Nowhere is this more apparent than with the way "Love & Mercy" handles Brian Wilson himself. The filmmakers are never precious with him, the way that last year's Alan Turing and Stephen Hawking biopics were with their subjects. Little time is spent convincing us that Wilson was a musical genius worthy of adoration. Rather, the writing does the legwork to get us to care about him as a human being - and a very imperfect one, before getting into the particulars of his downfall and resurrection. I think this is the best performance I've seen out of Paul Dano yet. The younger Wilson's exasperating antics in the recording studio and gradual alienation from his bandmates leave little mystery as to why his success was unsustainable. Cusack gets the less showy part as the worn-down, middle-aged Wilson, but he's still impressive. The performance that really caught me off guard, though, was Elizabeth Banks. What initially seems to be a typical throwaway love interest turns out to be something much more, and Banks delivers. She's got some great scenes with Cusack and Giamatti that I hope put her in awards contention this year.

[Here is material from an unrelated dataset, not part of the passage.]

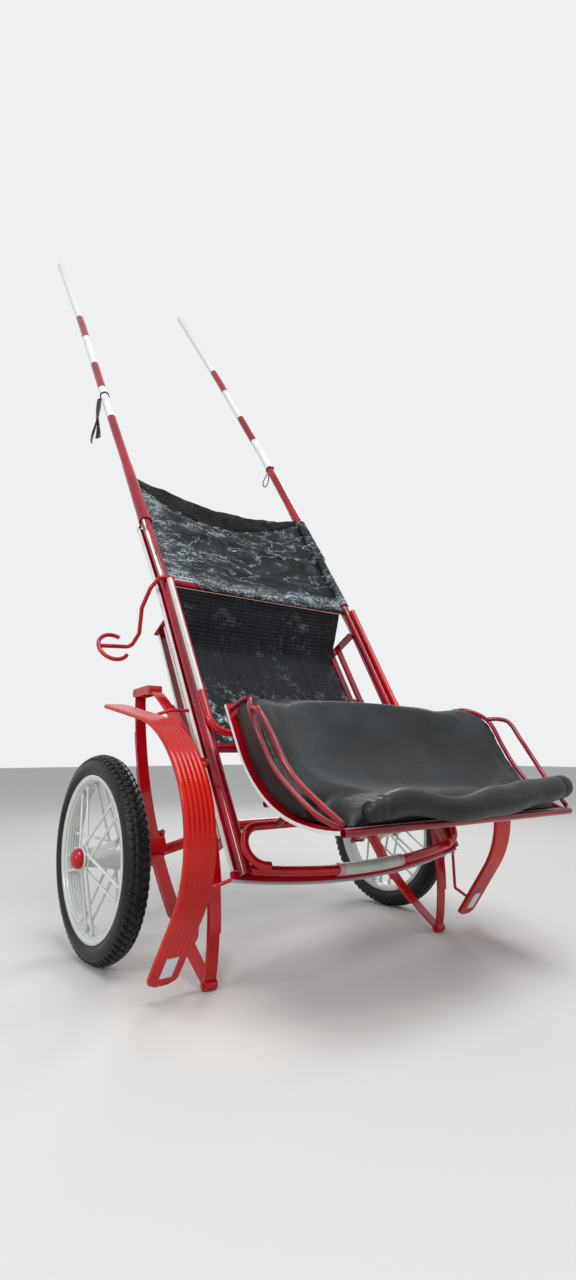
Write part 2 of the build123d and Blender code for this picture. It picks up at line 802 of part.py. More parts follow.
spring_x = spring_spacing / 2
leaf_half = leaf_width / 2
knuckle_half = knuckle_width / 2
pin_radius = pin_diameter / 2
for side, sign in sides:
    middle_x = sign * spring_x

    def eye(point, half_width, radius):
        return cylinder((middle_x - half_width, *point), (middle_x + half_width, *point), radius)

    for name, middle, front_eye in (
        ("lower", lower_middle, lower_front_eye),
        ("upper", upper_middle, upper_front_eye),
    ):
        low_x, high_x = middle_x - leaf_half, middle_x + leaf_half
        leaves = [side_view(face, low_x, high_x) for face in leaf_pack(middle, front_eye)]
        spring = leaves[0] + leaves[1:] + eye(front_eye, leaf_half, eye_radius)
        if name == "upper":
            knuckle_room = eye(rear_eye, knuckle_half, eye_radius + 2)
            spring = spring - (eye(rear_eye, leaf_width, eye_radius + 1) - knuckle_room)
            spring = spring + eye(rear_eye, knuckle_half, eye_radius)
        else:
            slot = knuckle_half + seat_gap
            spring = spring + eye(rear_eye, leaf_half, eye_radius) - eye(rear_eye, slot, eye_radius + 1)
        for point in (rear_eye, front_eye):
            spring = spring - eye(point, leaf_width, pin_radius + pin_clearance)
        parts[f"spring_{name}_{side}"] = spring
    plate_low = leaf_half + seat_gap
    plate_high = plate_low + shackle_thickness
    links = [eye(rear_eye, leaf_half + shackle_thickness, pin_radius)]
    pin_half = plate_high + shackle_pin_end
    shackle = [eye(point, pin_half, pin_radius) for point in (lower_front_eye, upper_front_eye)]
    span = math.dist(lower_front_eye, upper_front_eye)
    lean = bearing(lower_front_eye, upper_front_eye)
    link_middle = [(a + b) / 2 for a, b in zip(lower_front_eye, upper_front_eye)]
    plate_face = Pos(*link_middle) * SlotCenterToCenter(span, 2 * eye_radius, rotation=lean)
    for low in (middle_x - plate_high, middle_x + plate_low):
        shackle.append(side_view(plate_face, low, low + shackle_thickness))
    links.extend((shackle[0] + shackle[1:]).solids())
    parts[f"spring_links_{side}"] = Compound(links)

# Axle clamps and spring seats
axle_radius = axle_diameter / 2
lower_pack_top = lower_middle[1] + leaf_thickness / 2
lower_pack_bottom = lower_middle[1] - leaf_thickness / 2 - pack_depth
upper_pack_top = upper_middle[1] + leaf_thickness / 2 + pack_depth
upper_pack_bottom = upper_middle[1] - leaf_thickness / 2
bolt_radius = spring_bolt_diameter / 2
bolt_offset = leaf_half + bolt_radius + 1
plate_half = bolt_offset + bolt_radius + 2
axle_end = track / 2 - hub_inner_end - hub_side_gap
axle_route = (
    (-axle_end, 0, 0),
    (-axle_arch_foot, 0, 0),
    (-axle_arch_top, 0, axle_arch_rise),
    (axle_arch_top, 0, axle_arch_rise),
    (axle_arch_foot, 0, 0),
    (axle_end, 0, 0),
)
stub_end = track / 2 + hub_outer_end - stub_end_play
axle = bent_rod(axle_route, axle_radius, axle_bend)
for sign in (-1, 1):
    axle = axle + cylinder((sign * (axle_end - 10), 0, 0), (sign * stub_end, 0, 0), stub_diameter / 2)
parts["axle"] = axle


def clamp_bolts(x, y_middle, low, high):
    return [
        cylinder((x + dx, y_middle + dy, low), (x + dx, y_middle + dy, high), bolt_radius)
        for dx in (-bolt_offset, bolt_offset)
        for dy in (-spring_bolt_pitch / 2, spring_bolt_pitch / 2)
    ]


def slab(x, y_middle, low, high):
    reach = spring_bolt_pitch / 2 + bolt_radius + 3
    return box((x - plate_half, y_middle - reach, low), (x + plate_half, y_middle + reach, high))


for side, sign in sides:
    x = sign * spring_x
    axle_solid = cylinder((x - leaf_width * 2, 0, 0), (x + leaf_width * 2, 0, 0), axle_radius + weld_gap)
    spring_solid = parts[f"spring_lower_{side}"]
    saddle = slab(x, 0, 0, lower_pack_bottom + leaf_thickness) - axle_solid - spring_solid
    saddle = saddle.solids().sort_by(Axis.Z)[0]
    top_plate = slab(x, 0, lower_pack_top + 2, lower_pack_top + 2 + clamp_plate)
    low_plate = slab(x, 0, -axle_radius - weld_gap - clamp_plate, -axle_radius - weld_gap)
    bolt_low = -axle_radius - clamp_plate - 6
    bolt_high = lower_pack_top + 2 + clamp_plate + 8
    bolts = clamp_bolts(x, 0, bolt_low, bolt_high)
    clamp = low_plate + [saddle, top_plate] + bolts
    parts[f"axle_clamp_{side}"] = clamp - spring_solid

    seat_middle = upper_middle[0]
    spring_solid = parts[f"spring_upper_{side}"]
    seat_top = strip_low - weld_gap
    seat_plate = slab(x, seat_middle, upper_pack_top - leaf_thickness, seat_top)
    low_plate = slab(x, seat_middle, upper_pack_bottom - 2 - clamp_plate, upper_pack_bottom - 2)
    bolts = clamp_bolts(x, seat_middle, upper_pack_bottom - 2 - clamp_plate - 8, seat_top)
    seat = seat_plate + [low_plate] + bolts
    parts[f"spring_seat_{side}"] = seat - spring_solid

# Foot step: its rod is welded on top of the left shaft beside the crossbar
cx, cy, cz = step_centre
ring = Torus(step_ring_radius, step_rod / 2, major_angle=step_ring_sweep)
ring = Pos(cx, cy, cz) * Rot(0, 0, step_ring_start) * ring
rod_height = shaft_radius + step_rod / 2 + weld_gap
stem = bent_rod(
    (
        (20 - shaft_x, crossbar_reach - 5, crossbar_height + rod_height),
        (-shaft_x - 30, crossbar_reach - 9, crossbar_height + rod_height),
        (-shaft_x - 56, crossbar_reach - 34, crossbar_height - 8),
        (-shaft_x - 62, crossbar_reach - 62, crossbar_height - 82),
        (-shaft_x - 49, cy + 14, cz + 70),
        (-shaft_x - 52, cy + 8, cz),
        (cx - step_ring_radius, cy, cz),
    ),
    step_rod / 2,
    step_bend,
)
parts["step_left"] = ring + stem - shaft_solids["left"]

# Parking attitude
rear_y, rear_z = rear_eye
eye_angle = math.atan2(rear_z, rear_y)
tip_angle = 180 - math.degrees(
    math.asin((eye_radius - wheel_radius) / math.hypot(rear_y, rear_z)) + eye_angle
)

# The strap's two ends hang straight down from the shaft as it is parked.
down = Vector(0, -math.sin(math.radians(tip_angle)), -math.cos(math.radians(tip_angle)))
strap_middle = Vector(*shaft_point(-1, strap_reach))
along = (Vector(*shaft_point(-1, strap_reach + strap_width)) - strap_middle).normalized()
band_radius = shaft_radius + weld_gap + strap_thickness
band_start = strap_middle - along * (strap_width / 2)
band_end = strap_middle + along * (strap_width / 2)
band = cylinder(tuple(band_start), tuple(band_end), band_radius)
tail_plane = Plane(origin=strap_middle, x_dir=along, z_dir=down)
tail = extrude(tail_plane * Rectangle(strap_width, 2 * strap_thickness), strap_drop)
parts["shaft_strap"] = (band + tail) - front_solids["left"]

tipped = {name: Rot(tip_angle, 0, 0) * shape for name, shape in parts.items()}
boxes = [shape.bounding_box() for shape in tipped.values()]
middle_y = (min(b.min.Y for b in boxes) + max(b.max.Y for b in boxes)) / 2
os.makedirs("parts", exist_ok=True)
for name, shape in tipped.items():
    export_step(Pos(0, -middle_y, wheel_radius) * shape, f"parts/{name}.step")
print(len(parts), "parts, tipped back by", round(tip_angle, 2), "degrees, axle at y", round(-middle_y, 1))
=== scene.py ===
# %% [markdown]
# # A horse cart of welded steel tube
# The cart is parked on its tail, so its two long shafts point at the sky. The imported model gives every
# rigid piece at its real size. This lesson dresses it: paint with worn edges, rubber with tread blocks,
# padded vinyl, a crinkled tarpaulin and a woven floor net. Each step first says what the real thing is
# and why it is made in this way.

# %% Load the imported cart
import json
import math

import bmesh
import bpy
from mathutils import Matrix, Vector, noise


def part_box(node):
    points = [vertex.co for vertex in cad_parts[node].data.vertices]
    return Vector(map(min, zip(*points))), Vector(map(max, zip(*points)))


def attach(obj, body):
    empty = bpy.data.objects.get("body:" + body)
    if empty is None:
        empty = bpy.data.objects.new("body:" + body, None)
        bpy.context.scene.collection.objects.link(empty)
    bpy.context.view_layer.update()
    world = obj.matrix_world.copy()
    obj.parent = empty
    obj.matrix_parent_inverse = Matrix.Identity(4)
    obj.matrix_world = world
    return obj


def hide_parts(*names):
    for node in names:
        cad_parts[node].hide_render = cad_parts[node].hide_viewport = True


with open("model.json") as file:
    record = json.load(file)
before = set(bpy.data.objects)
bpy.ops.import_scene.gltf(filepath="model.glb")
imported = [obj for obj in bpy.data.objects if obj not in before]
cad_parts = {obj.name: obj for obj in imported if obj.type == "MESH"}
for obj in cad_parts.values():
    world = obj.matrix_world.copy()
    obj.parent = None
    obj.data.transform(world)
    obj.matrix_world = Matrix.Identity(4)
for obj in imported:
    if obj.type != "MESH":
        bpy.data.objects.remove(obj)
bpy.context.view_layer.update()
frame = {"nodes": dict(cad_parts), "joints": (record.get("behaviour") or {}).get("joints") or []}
nodes = frame["nodes"]
sides = (("left", -1), ("right", 1))

# %% [markdown]
# ## Places on a tipped cart
# The cart was drawn level and then tipped back, so a level drawing is still the easiest way to say where
# something is: so far to the right, so far forward along the shafts and so high above the axle. The
# direction forward runs from the tail tube to the cross tube, which lie at one height on the frame.

# %% From a level drawing to the tipped cart
def centre_of(node):
    low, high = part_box(node)
    return (low + high) / 2


hinges = {joint["child"]: Vector(joint["pos_m"]) for joint in frame["joints"]}
axle = (hinges["wheel_left"] + hinges["wheel_right"]) / 2
run = centre_of("frame_cross_tube") - centre_of("tail_tube")
forward = Vector((0, run.y, run.z)).normalized()
lift = Vector((0, -forward.z, forward.y))
tip_turn = math.asin(forward.z)


def at(x, reach, height):
    return axle + Vector((x, 0, 0)) + forward * reach + lift * height


print("axle at", [round(c, 3) for c in axle], "tipped by", round(math.degrees(tip_turn), 2), "degrees")

# %% [markdown]
# ## The camera
# The photograph was taken from knee height, close to the tail and to the left, with a wide lens that
# looks up along the shafts. The place was worked out from the wheels and the frame's corners. The camera
# comes first, because every later choice is judged through it.

# %% The camera
def placed(name, data):
    """A new object in the scene that shows this mesh, lamp or camera."""
    made = bpy.data.objects.new(name, data)
    bpy.context.scene.collection.objects.link(made)
    return made


camera_place = Vector((-1.404, -2.226, 0.610))
camera_turn = (math.radians(99.7), 0, math.radians(-37.6))
camera = placed("camera", bpy.data.cameras.new("camera"))
camera.data.sensor_width = 36
camera.data.lens = 18.35
camera.location = camera_place
camera.rotation_euler = camera_turn
bpy.context.scene.camera = camera
print("camera", [round(c, 2) for c in camera_place], "lens", round(camera.data.lens, 2), "mm")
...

It's heartening to see a really ambitious biopic like this being made, something not just ambitious for its subject matter but for the level of the filmmaking. There are so many little details, so many clever ideas worked in here the way few films bother to try for anymore. With "Love & Mercy," however, you can tell this is someone's passion project - more than one someone's, probably. You can tell that they cared about getting it right, and for the right reasons. And as a result, there's no question that this is the best film of 2015 I've seen so far.